Si le preguntamos a los leguleyos, estos dirán que los abogados somos unos zorros, en el sentido vulgar de zorro como animal astuto, pues lamentablemente somos asociados con la mentira, la manipulación y el engaño. Algo así como la inmerecida e injustificada mala fama de los sofistas, provocada por los distorsionados juicios de Platón, desmontados y desenmascarados hace tiempo por Hegel, Grote, Nietzsche, Zeller, Guthrie, Jaeger y Kerferd, quienes demostraron que los sofistas, contrario a lo que sostiene el vomitivo cliché, fueron verdaderos humanistas, filósofos prácticos, fundadores de la educación como enseñanza del arte de vivir y gobernar y de la política como fruto de la deliberación y el convencimiento. Esta mala reputación, sin embargo, prevalece por obra y gracia de “legiones de idiotas”, “tontos del pueblo” (Umberto Eco) y “charlatanes incansables” (Tolstói), que repiten incesantemente, sin sentido de los textos y sus contextos, cual verdaderos papagayos, una vulgata de la opinión de Platón sobre los sofistas, que se ha revelado totalmente prejuiciada y carente de fundamento e importancia alguna.
El buen abogado es un zorro berliniano. Y es que “disfrazado o explícito, en todo erizo hay un fanático; en un zorro un escéptico” (Vargas Llosa). Un fanático puede ser un dictador, un iluminado, un stalker en las redes sociales, un asesino serial o un genocida, pero no un buen abogado. Como nos recuerda Gustavo Zagrebelsky, “los hombres y los juristas ‘inflexibles y sin matices’ no se compadecen bien con el tipo de vida individual y social que reclama el Estado constitucional de nuestro tiempo. Su presencia, además de ser fuente de fragilidad y emotividad, constituye un potencial de asocialidad, agresividad, autoritarismo y, en fin, no solo de inconstitucionalidad, sino también de anticonstitucionalidad”. Por eso, un buen abogado no puede ser un erizo, apegado, en delirio paranoico, a su “verdad” irrefutable, a su “brillante” y “extraordinaria” idea.
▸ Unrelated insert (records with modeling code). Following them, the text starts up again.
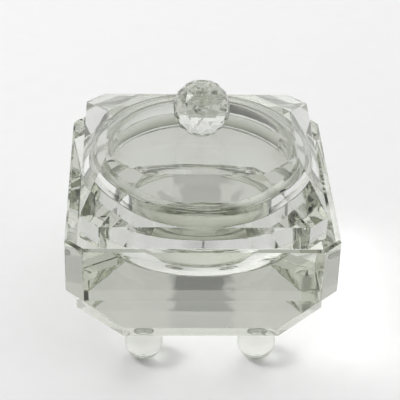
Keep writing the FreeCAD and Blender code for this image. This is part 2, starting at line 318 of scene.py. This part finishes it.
@dataclass(frozen=True)
class Outline:
    """A level rectangle with 45 degree cut corners and softened edges."""

    height: float
    half_width: float
    half_depth: float
    cut: float
    soft: float = 0.25 * MM
    long_steps: int = 24
    short_steps: int = 6
    soft_steps: int = 2

    def inset(self, height: float, by: float) -> "Outline":
        """The same outline drawn in all round, at another height."""
        cut = self.cut - by * (2 - math.sqrt(2))
        return Outline(height, self.half_width - by, self.half_depth - by, cut, self.soft)

    def corners(self) -> list[Vector]:
        """The eight corners, anticlockwise from the right side's front end."""
        wide, deep, cut = self.half_width, self.half_depth, self.cut
        plan = [
            (wide, cut - deep), (wide, deep - cut), (wide - cut, deep), (cut - wide, deep),
            (-wide, deep - cut), (-wide, cut - deep), (cut - wide, -deep), (wide - cut, -deep),
        ]
        return [Vector((x, y, self.height)) for x, y in plan]

    def points(self) -> list[Vector]:
        """The whole outline, anticlockwise.

        Returns:
            For each side its evenly spaced points, and at each corner a short round.
        """
        corners = self.corners()
        count = len(corners)
        ring: list[Vector] = []
        for index, corner in enumerate(corners):
            after = corners[(index + 1) % count]
            beyond = corners[(index + 2) % count]
            steps = self.long_steps if index % 2 == 0 else self.short_steps
            along = (after - corner).normalized()
            start = corner + along * self.soft
            end = after - along * self.soft
            ring += [start.lerp(end, step / steps) for step in range(steps + 1)]
            leave = after + (beyond - after).normalized() * self.soft
            for step in range(1, self.soft_steps):
                share = step / self.soft_steps
                ring.append(end.lerp(after, share).lerp(after.lerp(leave, share), share))
        return ring


def circle(radius: float, height: float, like: Sequence[Vector]) -> list[Vector]:
    """A level circle whose points stand at the same bearings as another ring's."""
    bearings = [math.atan2(point.y, point.x) for point in like]
    return [Vector((radius * math.cos(turn), radius * math.sin(turn), height)) for turn in bearings]


class MeshMaker:
    """Joins rings of points into one closed mesh."""

    def __init__(self, name: str) -> None:
        """Starts an empty mesh for a named piece."""
        self.name = name
        self.points: list[Vector] = []
        self.faces: list[tuple[int, ...]] = []
        self.round_faces: list[bool] = []

    def ring(self, points: Sequence[Vector]) -> range:
        """Adds a ring's points and returns their numbers."""
        start = len(self.points)
        self.points += points
        return range(start, start + len(points))

    def band(self, lower: range, upper: range, shade: Shade) -> None:
        """Joins two rings of equal count with a band of four-sided faces."""
        count = len(lower)
        for index in range(count):
            after = (index + 1) % count
            self.faces.append((lower[index], lower[after], upper[after], upper[index]))
            self.round_faces.append(shade.value)

    def cap(self, ring: range, upwards: bool, shade: Shade = Shade.FLAT) -> None:
        """Closes a ring with one flat face."""
        self.faces.append(tuple(ring) if upwards else tuple(reversed(ring)))
        self.round_faces.append(shade.value)

    def build(self, material: bpy.types.Material) -> bpy.types.Object:
        """Makes the object.

        Args:
            material: the finish of all its faces.

        Returns:
            A linked object at the origin with its place in its mesh.
        """
        mesh = bpy.data.meshes.new(self.name)
        mesh.from_pydata([tuple(point) for point in self.points], [], self.faces)
        mesh.polygons.foreach_set("use_smooth", self.round_faces)
        mesh.materials.append(material)
        mesh.update()
        made = bpy.data.objects.new(self.name, mesh)
        bpy.context.scene.collection.objects.link(made)
        return made


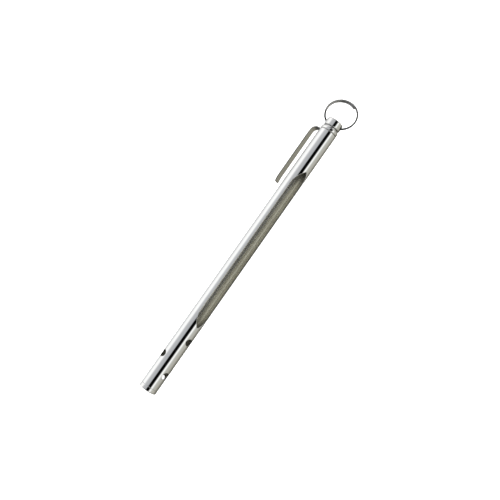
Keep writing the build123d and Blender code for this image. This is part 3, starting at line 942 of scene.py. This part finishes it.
def clip_midline():
    """The sheet's middle surface from the tube's axis outwards: (length, x, r, nx, nr)."""
    out_top, out_low, bend, x_low, toe = 9.40, 9.25, 3.5, 127.7, 0.42
    xs = X_SHOULDER - CLIP_T / 2
    r_b = out_top - bend
    rm = bend - CLIP_T / 2
    pts = [(-6.0, xs, -6.0)]
    l = 0.0
    pts.append((r_b, xs, r_b))
    l = r_b
    n = 24
    for k in range(1, n + 1):
        w = math.pi / 2 * k / n
        pts.append((l + rm * w, xs - rm * (1 - math.cos(w)), r_b + rm * math.sin(w)))
    l += rm * math.pi / 2
    q3 = np.array([xs - rm, out_top - CLIP_T / 2])
    q4 = np.array([x_low + 5.2, out_low + 0.05 - CLIP_T / 2])
    q5 = np.array([x_low + 0.25, out_low - toe - CLIP_T / 2])
    n = 30
    for k in range(1, n + 1):
        p = q3 + (q4 - q3) * k / n
        pts.append((l + np.linalg.norm(q4 - q3) * k / n, p[0], p[1]))
    l += np.linalg.norm(q4 - q3)
    # arc tangent to the straight run
    t = (q4 - q3) / np.linalg.norm(q4 - q3)
    nrm = np.array([t[1], -t[0]])
    if np.dot(nrm, q5 - q4) < 0:
        nrm = -nrm
    c = q5 - q4
    R = np.dot(c, c) / (2 * np.dot(c, nrm))
    total = 2 * math.asin(np.linalg.norm(c) / (2 * R))
    n = 16
    for k in range(1, n + 1):
        w = total * k / n
        p = q4 + t * R * math.sin(w) + nrm * R * (1 - math.cos(w))
        pts.append((l + R * w, p[0], p[1]))
    return np.array(pts, float)


MID = clip_midline()


def bent(lw, h):
    """Blank coordinates (length outwards, across) to space, at height h off the middle."""
    l = lw[:, 0]
    x = np.interp(l, MID[:, 0], MID[:, 1])
    r = np.interp(l, MID[:, 0], MID[:, 2])
    e = 0.02
    dx = np.interp(l + e, MID[:, 0], MID[:, 1]) - np.interp(l - e, MID[:, 0], MID[:, 1])
    dr = np.interp(l + e, MID[:, 0], MID[:, 2]) - np.interp(l - e, MID[:, 0], MID[:, 2])
    s = np.hypot(dx, dr)
    s[s < 1e-9] = 1
    dx, dr = dx / s, dr / s
    nx, nr = dr, -dx                   # outward: +x on the washer, outwards on the tongue
    a = math.radians(CLIP_ANGLE)
    er = np.array([0, -math.sin(a), math.cos(a)])
    et = np.array([0, math.cos(a), math.sin(a)])
    P = (r + h * nr)[:, None] * er + lw[:, 1:2] * et
    P[:, 0] = x + h * nx
    N = nr[:, None] * er
    N[:, 0] = nx
    D = dr[:, None] * er
    D[:, 0] = dx
    return P, N, D, np.repeat(et[None], len(lw), 0)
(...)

Pero, como propone Atienza, sí podría ser un “zorizo”, con “las habilidades que atribuimos a los zorros (astucia para encontrar una solución adecuada para cada problema, cada situación) como las de los erizos (ser capaz de articular esa solución con razones que la vuelvan -como pasa con las púas del erizo- invulnerable)”.